───── Exercise data ─────

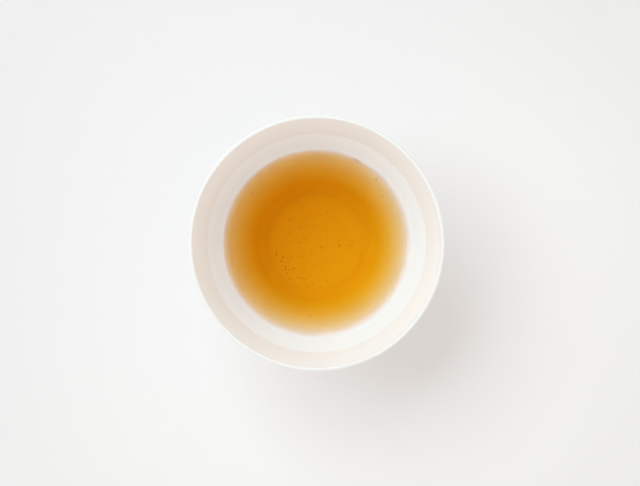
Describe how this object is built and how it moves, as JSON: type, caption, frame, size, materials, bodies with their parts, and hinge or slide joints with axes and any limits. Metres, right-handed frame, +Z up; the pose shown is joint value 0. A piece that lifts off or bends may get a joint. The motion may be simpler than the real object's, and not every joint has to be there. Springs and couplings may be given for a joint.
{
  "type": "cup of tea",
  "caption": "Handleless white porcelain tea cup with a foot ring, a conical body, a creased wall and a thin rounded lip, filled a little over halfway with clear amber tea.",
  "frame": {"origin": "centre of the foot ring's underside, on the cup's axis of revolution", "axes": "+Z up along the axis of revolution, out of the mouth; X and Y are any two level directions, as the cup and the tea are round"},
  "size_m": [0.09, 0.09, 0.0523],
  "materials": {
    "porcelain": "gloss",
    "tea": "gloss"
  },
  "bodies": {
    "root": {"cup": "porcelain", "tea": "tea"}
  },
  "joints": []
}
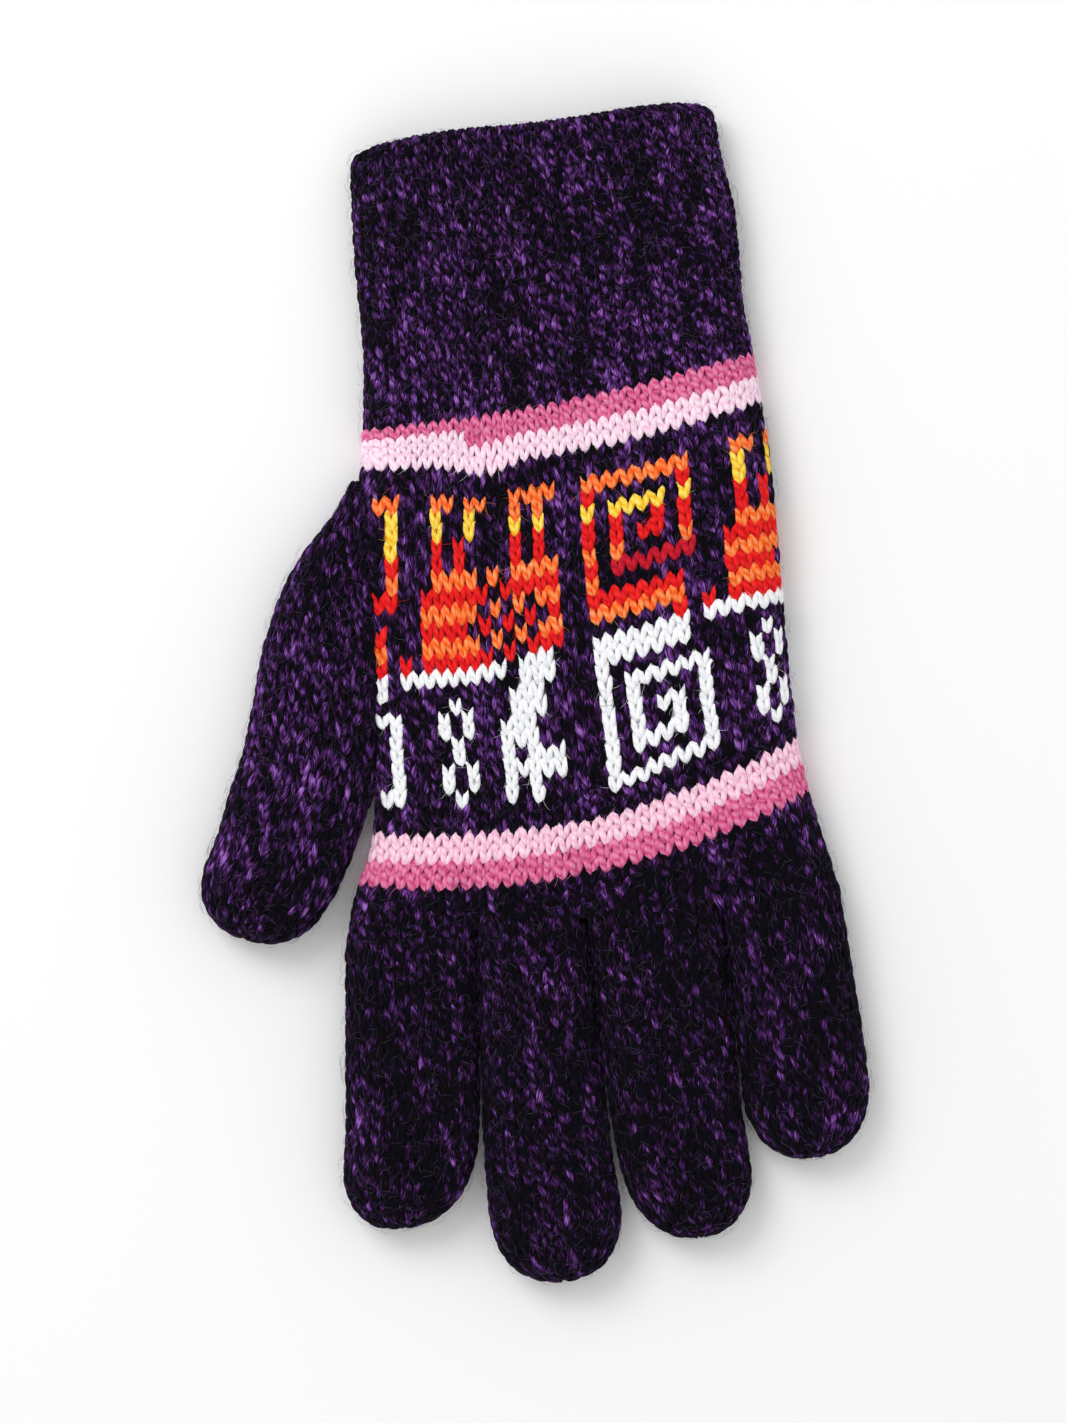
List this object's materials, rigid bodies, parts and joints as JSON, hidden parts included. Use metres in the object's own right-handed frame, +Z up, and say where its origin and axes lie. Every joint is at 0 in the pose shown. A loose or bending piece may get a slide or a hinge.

─────

== Written request ==
Output the records verbatim, from the first line to the last.

== Result for this exercise ==
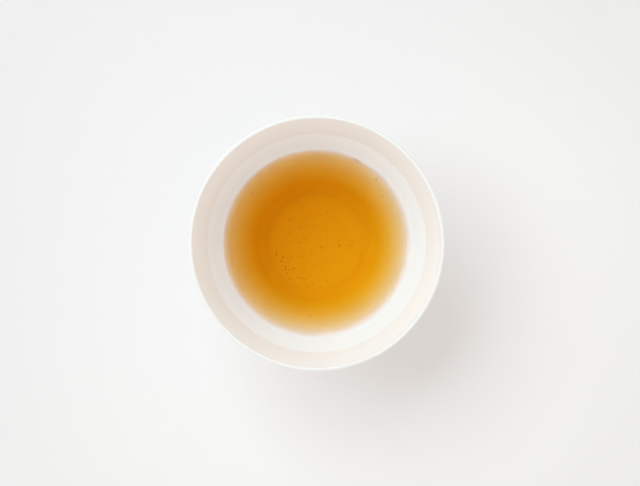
Describe how this object is built and how it moves, as JSON: type, caption, frame, size, materials, bodies with their parts, and hinge or slide joints with axes and any limits. Metres, right-handed frame, +Z up; the pose shown is joint value 0. A piece that lifts off or bends may get a joint. The motion may be simpler than the real object's, and not every joint has to be there. Springs and couplings may be given for a joint.
{
  "type": "cup of tea",
  "caption": "Handleless white porcelain tea cup with a foot ring, a conical body, a creased wall and a thin rounded lip, filled a little over halfway with clear amber tea.",
  "frame": {"origin": "centre of the foot ring's underside, on the cup's axis of revolution", "axes": "+Z up along the axis of revolution, out of the mouth; X and Y are any two level directions, as the cup and the tea are round"},
  "size_m": [0.09, 0.09, 0.0523],
  "materials": {
    "porcelain": "gloss",
    "tea": "gloss"
  },
  "bodies": {
    "root": {"cup": "porcelain", "tea": "tea"}
  },
  "joints": []
}
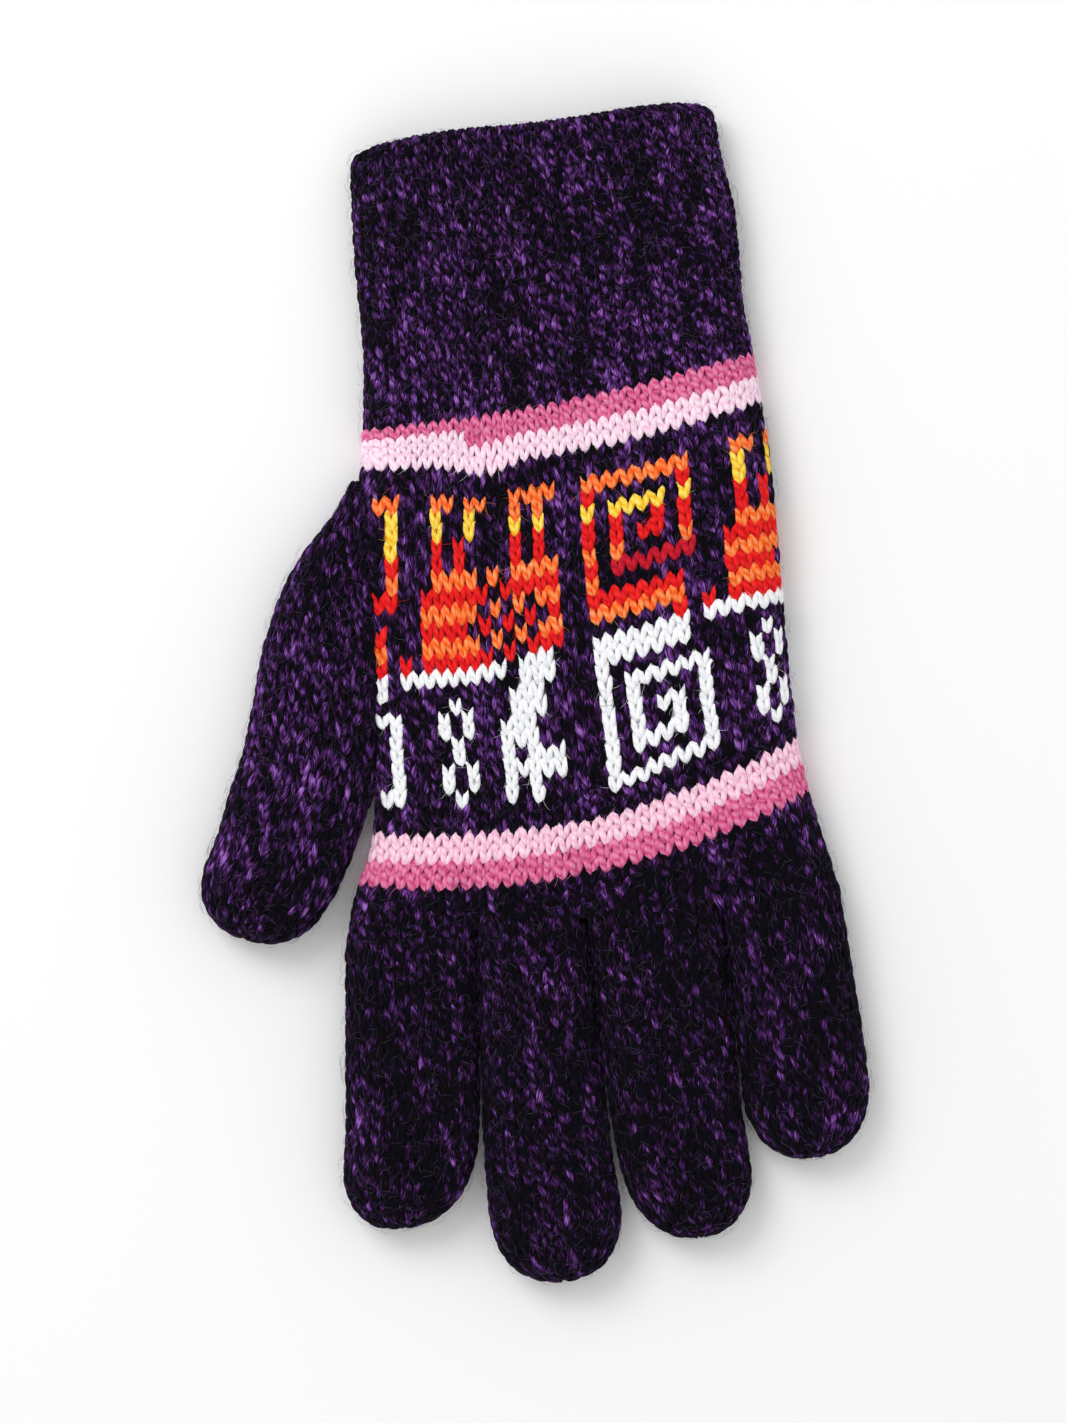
List this object's materials, rigid bodies, parts and joints as JSON, hidden parts included. Use metres in the object's own right-handed frame, +Z up, and say where its origin and axes lie. Every joint is at 0 in the pose shown. A loose or bending piece may get a slide or a hinge.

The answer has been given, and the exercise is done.